Sun City, established by developer Del Webb and opened in 1960, was one of the first such communities.  Green Valley, south of Tucson, was another such community, designed as a retirement subdivision for Arizona’s teachers.  Many senior citizens from across the U.S. and Canada come to Arizona each winter and stay only during the winter months; they are referred to as snowbirds.

Geography:

Arizona is well known for its desert Basin and Range region in the state’s southern portions, which is rich in a landscape of xerophyte plants such as the cactus.  This region’s topography was shaped by prehistoric volcanism, followed by the cooling-off and related subsidence.  Its climate has exceptionally hot summers and mild winters.

Saguaro Cactus in Flower
Saguaro Cactus in Flower

The state is less well known for its pine-covered north-central portion of the high country of the Colorado Plateau.

Like other states of the Southwest United States, Arizona has an abundance of mountains and plateaus.  Despite the state’s aridity, 27% of Arizona is forest, a percentage comparable to modern-day France or Germany.  The world’s largest stand of ponderosa pine trees is in Arizona.

The Mogollon Rim, a 1,998-foot escarpment, cuts across the state’s central section and marks the southwestern edge of the Colorado Plateau.

Located in northern Arizona, the Grand Canyon is a colorful, deep, steep-sided gorge, carved by the Colorado River.  The canyon is one of the seven natural wonders of the world and is largely contained in the Grand Canyon National Park—one of the first national parks in the United States.

Horseshoe Bend of the Colorado
Horseshoe Bend of the Colorado

President Theodore Roosevelt was a major proponent of designating the Grand Canyon area as a National Park, often visiting to hunt mountain lion and enjoy the scenery.  The canyon was created by the Colorado River cutting a channel over millions of years, and is about 277 miles long, ranges in width from 4 to 18 miles and attains a depth of more than 1 mile.  Nearly two billion years of the Earth’s history have been exposed as the Colorado River and its tributaries cut through layer after layer of sediment as the Colorado Plateau uplifted.

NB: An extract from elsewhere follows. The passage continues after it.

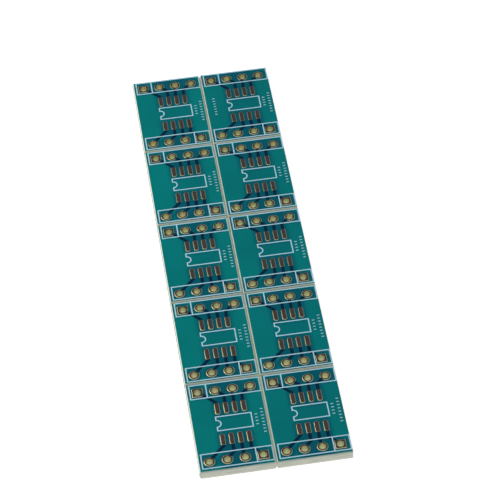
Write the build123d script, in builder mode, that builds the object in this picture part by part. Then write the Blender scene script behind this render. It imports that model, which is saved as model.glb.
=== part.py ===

Arizona is home to one of the most well-preserved meteorite impact sites in the world.  Created around 50,000 years ago, the Barringer Meteorite Crater is a gigantic hole in the middle of the high plains of the Colorado Plateau, about 25 miles west of Winslow.  A rim of smashed and jumbled boulders, some of them the size of small houses, rises 150 feet above the level of the surrounding plain.  The crater itself is nearly 1 mile wide and 570 feet deep.

Barringer Meteor Crater
Barringer Meteor Crater

Arizona is one of two U.S. states that does not observe Daylight Saving Time, the other being Hawaii. The exception is within the large Navajo Nation, which observes Daylight Saving Time, in the state’s northeastern region.

Economy:

Early in its history, Arizona’s economy relied on the “five C’s”: copper, cotton, cattle, citrus, and climate (tourism).  Copper is still extensively mined from many expansive open-pit and underground mines, accounting for two-thirds of the nation’s output.